[Exercise]:
Only the lines from the one holding "Recreate this object" through the one holding "RING_SEED = 11" are to be retyped, exactly as they appear, with both boundary lines included.

[Data supplied]:
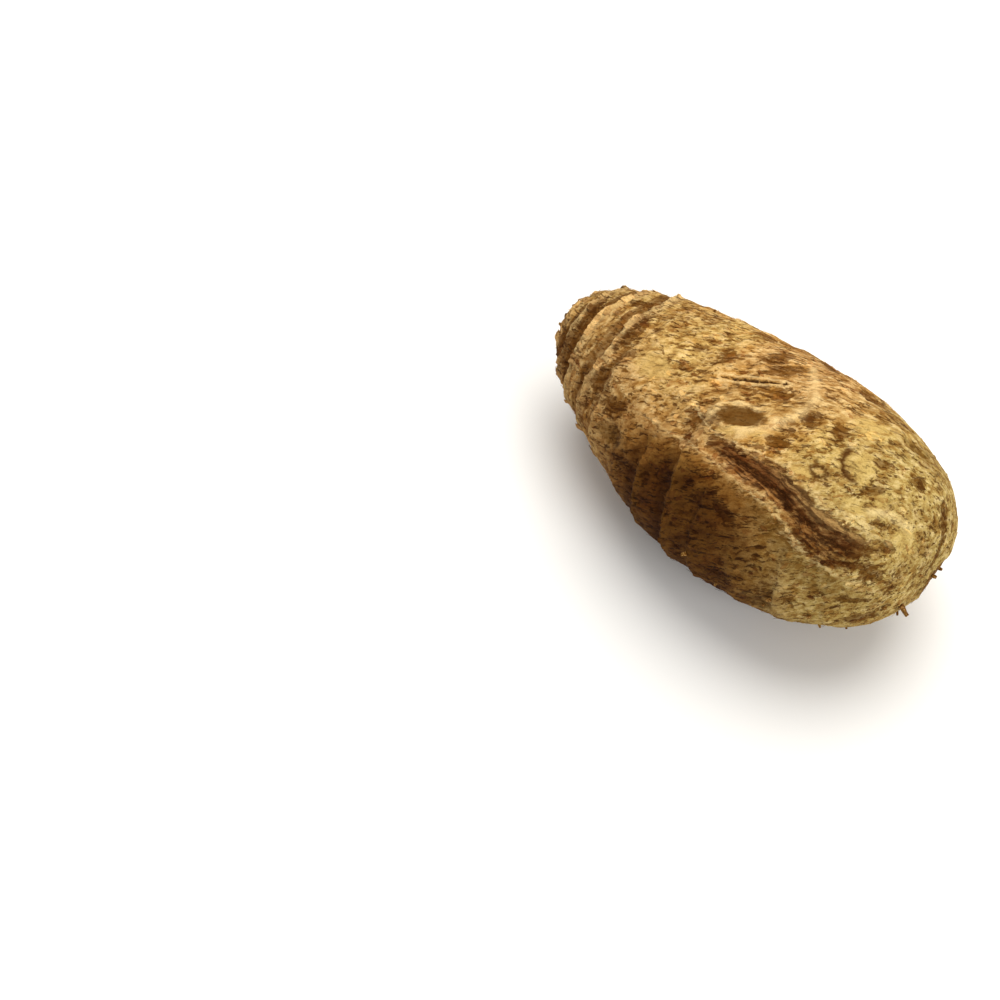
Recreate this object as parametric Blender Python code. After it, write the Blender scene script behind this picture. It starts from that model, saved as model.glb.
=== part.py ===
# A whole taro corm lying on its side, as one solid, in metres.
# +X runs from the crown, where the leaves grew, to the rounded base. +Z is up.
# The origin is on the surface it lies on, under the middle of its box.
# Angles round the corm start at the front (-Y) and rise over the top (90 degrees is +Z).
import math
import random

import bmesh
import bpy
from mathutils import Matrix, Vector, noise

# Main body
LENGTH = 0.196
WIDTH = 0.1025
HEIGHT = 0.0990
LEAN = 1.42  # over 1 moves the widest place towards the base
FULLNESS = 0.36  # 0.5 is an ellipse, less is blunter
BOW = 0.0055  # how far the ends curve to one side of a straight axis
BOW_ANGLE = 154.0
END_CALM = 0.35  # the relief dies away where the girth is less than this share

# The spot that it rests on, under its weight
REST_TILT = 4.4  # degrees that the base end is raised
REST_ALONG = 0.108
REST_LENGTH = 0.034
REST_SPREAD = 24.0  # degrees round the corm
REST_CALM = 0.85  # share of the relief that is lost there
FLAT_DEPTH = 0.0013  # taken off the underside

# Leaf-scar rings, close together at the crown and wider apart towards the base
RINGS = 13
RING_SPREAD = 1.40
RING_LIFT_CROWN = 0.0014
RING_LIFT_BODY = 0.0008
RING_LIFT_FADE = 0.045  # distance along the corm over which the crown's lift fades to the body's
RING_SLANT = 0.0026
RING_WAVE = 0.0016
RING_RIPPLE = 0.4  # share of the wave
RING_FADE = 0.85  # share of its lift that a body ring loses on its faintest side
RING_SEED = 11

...

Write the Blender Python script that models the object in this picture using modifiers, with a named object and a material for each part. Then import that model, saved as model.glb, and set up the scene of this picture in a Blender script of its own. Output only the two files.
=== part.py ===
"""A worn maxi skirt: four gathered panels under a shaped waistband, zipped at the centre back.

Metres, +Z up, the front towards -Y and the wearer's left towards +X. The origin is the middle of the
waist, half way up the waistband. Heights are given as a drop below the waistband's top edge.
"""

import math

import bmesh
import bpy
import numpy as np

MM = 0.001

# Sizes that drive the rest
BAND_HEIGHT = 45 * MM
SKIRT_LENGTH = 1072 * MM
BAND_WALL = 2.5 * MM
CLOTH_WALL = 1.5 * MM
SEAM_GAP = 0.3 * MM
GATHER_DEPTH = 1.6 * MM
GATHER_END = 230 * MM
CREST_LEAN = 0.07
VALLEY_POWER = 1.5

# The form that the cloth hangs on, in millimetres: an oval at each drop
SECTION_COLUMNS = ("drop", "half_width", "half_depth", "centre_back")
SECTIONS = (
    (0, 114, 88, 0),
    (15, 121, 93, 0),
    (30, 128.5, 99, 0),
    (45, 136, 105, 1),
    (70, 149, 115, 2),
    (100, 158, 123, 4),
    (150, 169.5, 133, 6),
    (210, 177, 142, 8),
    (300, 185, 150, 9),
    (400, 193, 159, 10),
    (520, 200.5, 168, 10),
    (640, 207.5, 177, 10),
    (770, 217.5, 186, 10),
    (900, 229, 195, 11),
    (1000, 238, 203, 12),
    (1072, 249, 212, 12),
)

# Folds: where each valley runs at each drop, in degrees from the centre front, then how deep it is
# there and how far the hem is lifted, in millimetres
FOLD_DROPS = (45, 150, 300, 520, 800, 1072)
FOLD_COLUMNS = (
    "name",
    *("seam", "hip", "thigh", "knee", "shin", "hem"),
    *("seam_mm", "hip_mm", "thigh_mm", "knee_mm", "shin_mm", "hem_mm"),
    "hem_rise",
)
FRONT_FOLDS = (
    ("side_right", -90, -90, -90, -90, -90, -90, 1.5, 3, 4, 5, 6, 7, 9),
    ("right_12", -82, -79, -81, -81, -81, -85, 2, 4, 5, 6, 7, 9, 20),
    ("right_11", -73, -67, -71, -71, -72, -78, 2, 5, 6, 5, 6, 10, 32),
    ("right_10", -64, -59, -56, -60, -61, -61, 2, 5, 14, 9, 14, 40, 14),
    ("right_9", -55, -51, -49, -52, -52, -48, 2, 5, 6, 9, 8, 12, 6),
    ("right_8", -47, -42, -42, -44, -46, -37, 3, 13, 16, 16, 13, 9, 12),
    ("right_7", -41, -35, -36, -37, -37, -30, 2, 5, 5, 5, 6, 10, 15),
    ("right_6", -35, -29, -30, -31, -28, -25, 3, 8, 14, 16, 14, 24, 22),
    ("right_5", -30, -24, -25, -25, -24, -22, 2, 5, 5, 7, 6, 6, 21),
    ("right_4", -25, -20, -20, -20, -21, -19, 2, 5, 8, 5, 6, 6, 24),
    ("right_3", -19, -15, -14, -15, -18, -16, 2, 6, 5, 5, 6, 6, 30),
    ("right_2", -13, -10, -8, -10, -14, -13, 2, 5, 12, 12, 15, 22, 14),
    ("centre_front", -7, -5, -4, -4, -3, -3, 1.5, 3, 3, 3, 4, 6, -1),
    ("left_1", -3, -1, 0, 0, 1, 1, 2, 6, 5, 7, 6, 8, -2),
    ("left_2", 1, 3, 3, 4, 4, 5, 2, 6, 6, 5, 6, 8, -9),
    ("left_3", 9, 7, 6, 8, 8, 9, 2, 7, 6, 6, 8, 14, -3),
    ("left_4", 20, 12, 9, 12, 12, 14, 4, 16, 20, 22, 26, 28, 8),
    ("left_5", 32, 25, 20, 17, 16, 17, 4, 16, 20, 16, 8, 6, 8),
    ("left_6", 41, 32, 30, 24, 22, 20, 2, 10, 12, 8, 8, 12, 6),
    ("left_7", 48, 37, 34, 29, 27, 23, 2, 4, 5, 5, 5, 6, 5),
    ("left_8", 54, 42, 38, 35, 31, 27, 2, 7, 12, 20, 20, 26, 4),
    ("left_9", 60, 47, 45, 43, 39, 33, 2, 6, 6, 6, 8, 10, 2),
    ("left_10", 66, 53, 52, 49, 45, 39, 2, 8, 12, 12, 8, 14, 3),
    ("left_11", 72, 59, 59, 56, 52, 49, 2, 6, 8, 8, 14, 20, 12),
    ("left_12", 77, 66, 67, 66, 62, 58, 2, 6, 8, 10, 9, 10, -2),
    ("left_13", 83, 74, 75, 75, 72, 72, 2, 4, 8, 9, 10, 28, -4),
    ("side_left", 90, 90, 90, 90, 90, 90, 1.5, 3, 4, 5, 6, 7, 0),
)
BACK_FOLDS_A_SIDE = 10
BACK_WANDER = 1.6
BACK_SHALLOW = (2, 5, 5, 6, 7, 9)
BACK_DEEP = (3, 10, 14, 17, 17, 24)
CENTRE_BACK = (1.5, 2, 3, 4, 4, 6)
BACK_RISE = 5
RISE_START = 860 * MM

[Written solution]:
Recreate this object as parametric Blender Python code. After it, write the Blender scene script behind this picture. It starts from that model, saved as model.glb.
=== part.py ===
# A whole taro corm lying on its side, as one solid, in metres.
# +X runs from the crown, where the leaves grew, to the rounded base. +Z is up.
# The origin is on the surface it lies on, under the middle of its box.
# Angles round the corm start at the front (-Y) and rise over the top (90 degrees is +Z).
import math
import random

import bmesh
import bpy
from mathutils import Matrix, Vector, noise

# Main body
LENGTH = 0.196
WIDTH = 0.1025
HEIGHT = 0.0990
LEAN = 1.42  # over 1 moves the widest place towards the base
FULLNESS = 0.36  # 0.5 is an ellipse, less is blunter
BOW = 0.0055  # how far the ends curve to one side of a straight axis
BOW_ANGLE = 154.0
END_CALM = 0.35  # the relief dies away where the girth is less than this share

# The spot that it rests on, under its weight
REST_TILT = 4.4  # degrees that the base end is raised
REST_ALONG = 0.108
REST_LENGTH = 0.034
REST_SPREAD = 24.0  # degrees round the corm
REST_CALM = 0.85  # share of the relief that is lost there
FLAT_DEPTH = 0.0013  # taken off the underside

# Leaf-scar rings, close together at the crown and wider apart towards the base
RINGS = 13
RING_SPREAD = 1.40
RING_LIFT_CROWN = 0.0014
RING_LIFT_BODY = 0.0008
RING_LIFT_FADE = 0.045  # distance along the corm over which the crown's lift fades to the body's
RING_SLANT = 0.0026
RING_WAVE = 0.0016
RING_RIPPLE = 0.4  # share of the wave
RING_FADE = 0.85  # share of its lift that a body ring loses on its faintest side
RING_SEED = 11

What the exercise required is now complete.